While the California Legislature’s Southern California Edison rescue bill goes to conference committee where details may be worked out by the end of session Sept. 14, lawmakers who have been pushing the bailout are skeptical that any compromise will actually restore the utility to creditworthiness, even if the state Senate approves it. Whatever might be worked out by elected representatives is guaranteed to find a serious voter challenge by highly motivated consumer activists.

The last time consumers challenged deregulation in California was Proposition 9 in 1998. That voter move would have reined in much of the state’s deregulation law. It failed miserably. Utilities and business spent over $40 million to defeat the measure. Consumer groups only raised $1 million to try to pass it.

This time around is far different. Back then, consumers could hardly be bothered to vote for Prop. 9. There were no blackouts, so the major media had no interest in covering deregulation. This time around the state has a well-informed voting public due to a barrage of taxpayer-funded energy advertising and constant media attention — not to mention the monthly pain of paying bills running about one-third higher than pre-deregulation.

Lawmakers got a taste of consumer backlash to come in the last two weeks when the Foundation for Taxpayer and Consumer Rights enlisted a cadre of citizen lobbyists to try to leverage consumer concerns against the Edison bill, officially SB2x-78. If it weren’t for the yellow armbands, their low-key dress style would have targeted them as tourists.

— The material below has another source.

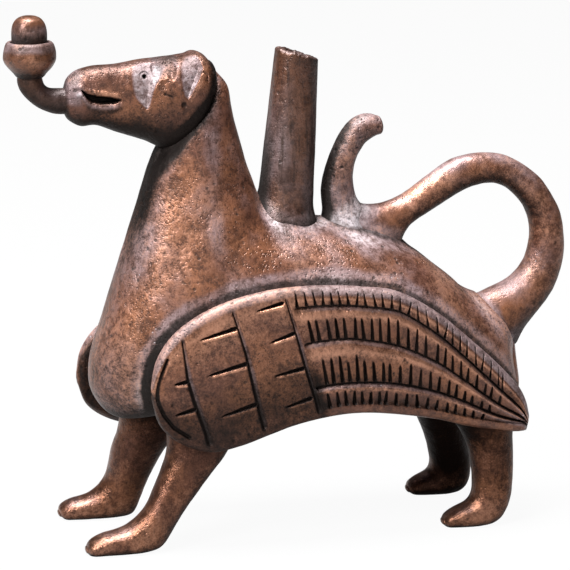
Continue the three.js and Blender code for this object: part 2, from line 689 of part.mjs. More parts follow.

But tourists they were not. Unlike the standard Sacramento Capitol tourist, the yellow armband folks attended committee hearings. They visited lawmakers. They made themselves pests to the point of being harassed by Capitol police for turning video cams on the lobbyists in the hall outside the Assembly floor — known as the shark pit.

Led by activist Harvey Rosenfield, the yellow armband people promise to repeal any bailout at the ballot box. “We are in the final stages of preparing for the ‘Mother of All Ballot Wars,'” declared Rosenfield.

If recent activism against the World Trade Organization and other economic globalization efforts is any indication, Rosenfield might be right about California. His yellow-armband minions are mostly fresh-faced and eager. While violence isn’t in the cards, street theater is everywhere. Yellow-armbanders serenaded the Capitol with “Christmas in August” carols, including, to the tune of “We Wish You a Merry Christmas”: “. . . Don’t force us into a bailout or will vote you right out.” Greenpeace is also in the skit action, while more traditional consumer groups like The Utility Reform Network still do their own dark-suit lobbying.

Perhaps that’s why Edison is expressing little glee in its partial success. “I have learned to take a fairly flat-line view of it,” said Edison International chief financial officer Ted Craver. “There’s a lot more steps to take.”

One of those steps is more opportunity to lobby state senators this week. “There will be a massive assault by the special interest lobbyists,” noted Rosenfield, who says he fears the Edison bill will cost over $1,000 per capita. Rosenfield expects to strike back with his own brand of lobbying, attempting to tie a yellow ribbon around SCE.